Until now the trade-off has been an expected shorter battery life, but Toyota’s recent advances have overcome this challenge and the company has moved its focus to bringing solid-state batteries into mass production. The aim is for the batteries to be ready for commercial use by 2027/28.
The technology was initially slated for introduction in hybrid electric vehicles (HEVs), but now Toyota’s primary focus is on its use in next generation BEVs.
Toyota’s first solid-state battery is expected to offer: –
- 20 per cent increase in driving range compared to the Performance battery (approx. 1,000 km/621 miles)
- Fast charging time of 10 minutes or less for SOC 10 – 80 per cent
Further Solid-State Technology Activity
Toyota already has a higher specification li-ion solid-state battery under development, targeting a 50 per cent improvement in cruising range compared to the Performance battery.

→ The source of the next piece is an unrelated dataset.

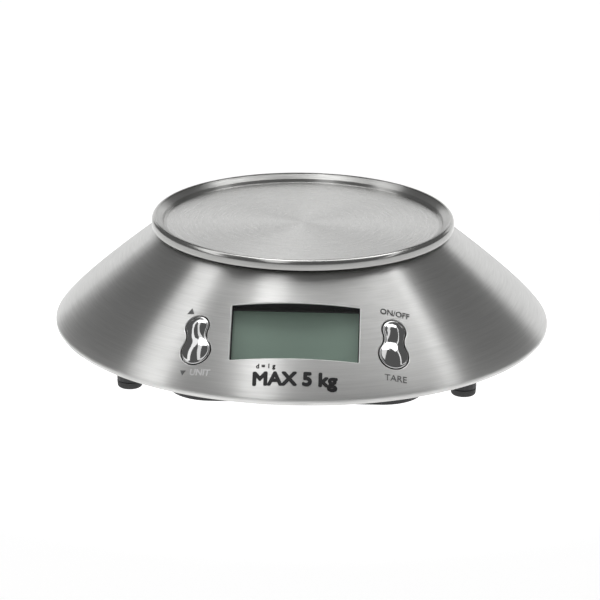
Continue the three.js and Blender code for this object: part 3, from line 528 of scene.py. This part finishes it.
CONSOLE_RADIUS = np.interp(CONSOLE_HEIGHT, CURVE[:, 1], CURVE[:, 0])
CONSOLE_SLOPE = float(dome_slope(CONSOLE_RADIUS))
console_spot = np.array([0, -CONSOLE_RADIUS, CONSOLE_HEIGHT])
console_axes = np.array([[1, 0, 0], [0, math.cos(CONSOLE_SLOPE), math.sin(CONSOLE_SLOPE)],
                         [0, -math.sin(CONSOLE_SLOPE), math.cos(CONSOLE_SLOPE)]])


def key_frame(side):
    """A frame on the dome beside the display: out of the surface, and as near up the slope as fits."""
    flat = np.array([[side * KEY_SPACING, -KEY_DROP]])
    height = dome_below(console_spot, console_axes, flat)
    spot = in_frame(np.column_stack([flat, height]), console_spot, console_axes)[0]
    radius = math.hypot(spot[0], spot[1])
    slope = float(dome_slope(radius))
    out = np.array([*(spot[:2] / radius * math.sin(slope)), math.cos(slope)])
    sideways = unit(np.cross(console_axes[1], out))
    return spot, np.array([sideways, np.cross(out, sideways), out])


key_frames = {"left": key_frame(-1), "right": key_frame(1)}
print("display slope", round(math.degrees(CONSOLE_SLOPE), 1), "degrees")
print("left key at", key_frames["left"][0].round(1), "mm")

# %% [markdown]
# ## Outlines
# The window is a rectangle with barely rounded corners. A key is a figure of eight: a big lower lobe
# and a smaller upper one, joined by two hollow arcs that touch both. Moving the whole outline out by
# an offset grows the lobes and shrinks the hollows, so the hole, the key and its flange share it.


# %% Outlines
def rectangle_outline(width, height, corner, offset=0.0, steps=7):
    """A rounded rectangle (n, 2), anticlockwise, moved out by an offset, with extra points along its
    sides so that it can follow a curved face."""
    half = np.array([width / 2 - corner, height / 2 - corner])
    signs = [(1, 1), (-1, 1), (-1, -1), (1, -1)]
    corners = [arc(half * sign, corner + offset, 90 * i, 90 * i + 90, steps)
               for i, sign in enumerate(signs)]
    share = np.linspace(0, 1, 26)[1:-1, None]
    sides = [corners[i][-1] * (1 - share) + corners[(i + 1) % 4][0] * share for i in range(4)]
    return np.concatenate([part for pair in zip(corners, sides) for part in pair])


def eight_sizes():
    """The hollow arcs' radius and places. A hollow centre is one radius beyond the waist, and lies a
    lobe radius plus a hollow radius from each lobe's centre: two equations for radius and height."""
    base = (KEY_LOWER**2 - KEY_UPPER**2 + KEY_LOBES**2) / (2 * KEY_LOBES)
    lean = (KEY_LOWER - KEY_UPPER) / KEY_LOBES
    linear = 2 * base * lean - 2 * (KEY_LOWER - KEY_WAIST)
    constant = base**2 - KEY_LOWER**2 + KEY_WAIST**2
    hollow = (-linear - math.sqrt(linear**2 - 4 * lean**2 * constant)) / (2 * lean**2)
    lower = -(KEY_LOWER + KEY_LOBES + KEY_UPPER) / 2 + KEY_LOWER
    return hollow, lower, lower + KEY_LOBES, lower + base + lean * hollow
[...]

Optimising Battery Height to Improve Range
Aerodynamics plays a key role in determining the driving range of all vehicles, so in the quest to maximise the range of BEVs there is a focus on reducing or optimising the drag coefficient (Cd) rating.
Toyota takes this a step further by focusing on CdA – the drag coefficient multiplied by A, the vehicle’s frontal area, as the multiplication effect of the frontal area has a much greater bearing on range capability.
The height of the battery is central to Toyota’s thinking. Typically, the battery is located beneath the vehicle floor, which can lead to an increase the vehicle’s overall height. This in turn will have a disproportionate, multiplied effect on the CdA, and consequently on the vehicle’s range performance.
If the battery’s height can be reduced, then it follows the vehicle’s overall height can be lowered, CdA can be improved and overall range can be increased.
The battery pack in today’s Toyota bZ4X is around 150mm high. Toyota plans to reduce battery height to 120 mm – and to 100 mm in the case of high-performance sports models where a low hip-point is also desirable.